The dysfunction of the NFL’s Cleveland Browns went beyond poor on-field performance with pornography being inadvertently broadcast at the team’s facility, according to a new story.

In a new feature, ESPN uncovered the relationships between team owner Jimmy Haslam, and the various coaches and general managers that he had sacked during his seven years owning the laughing stock franchise.

Prior to this season, where the Browns won seven games, Cleveland won just four games in three years including the second 0-16 season in NFL history.

In the midst of that run of losing and with the anger of fans rising, ESPN reported that marketing executives “wanted employees to see how fans were engaging with the Browns on social media, so they projected the Browns feed onto a giant wall at the facility.”

“It was like broadcasting talk radio over the entire building, and one day in particular, it was worse than that,” ESPN’s Seth Wickersham wrote.

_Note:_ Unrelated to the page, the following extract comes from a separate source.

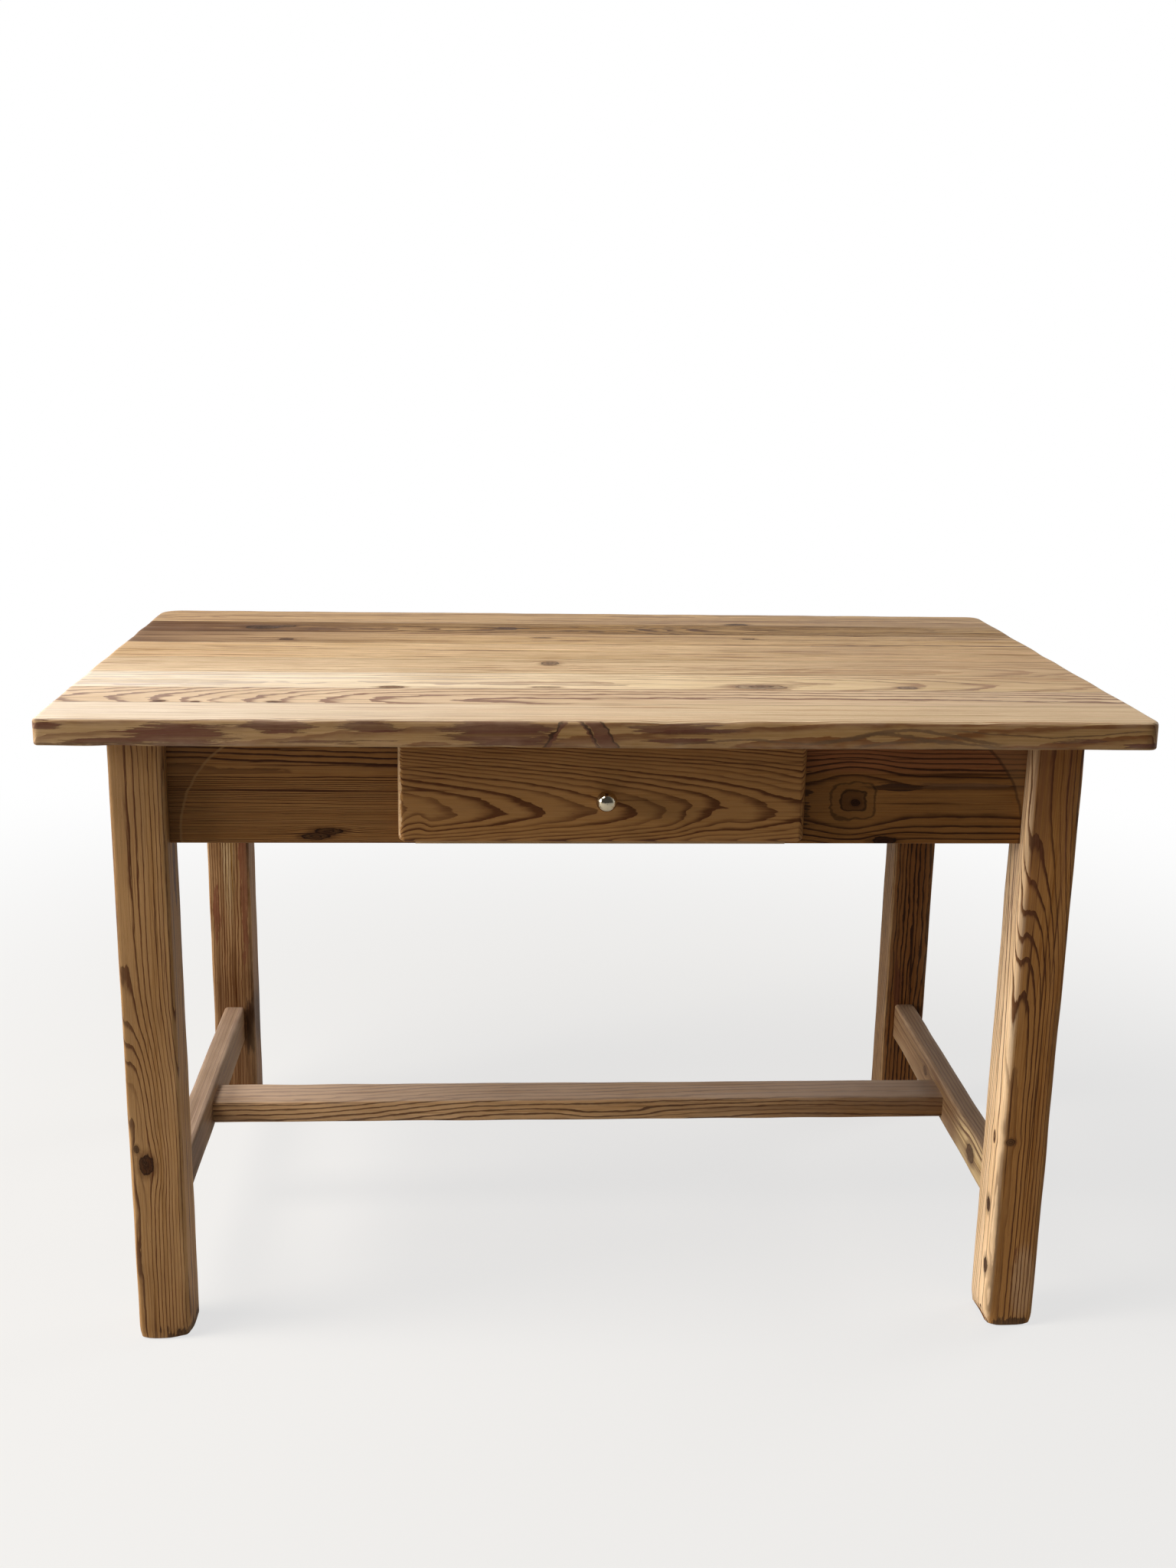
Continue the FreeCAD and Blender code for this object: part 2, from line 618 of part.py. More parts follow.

“One of the marketing staffers entered a search for #dp -- for Dawg Pound. The problem was, that hashtag carried a few different meanings, one of which triggered an array of porn to be broadcast onto a wall for the entire office to see for more than 20 minutes, until a tech employee killed the feed,” he continued.

The situation in Cleveland is looking more promising with the Browns announcing earlier this month that interim head coach Freddie Kitchens was taking the role fulltime.

Cleveland, inspired by rookie quarterback Baker Mayfield, won five of its last seven games to end the season.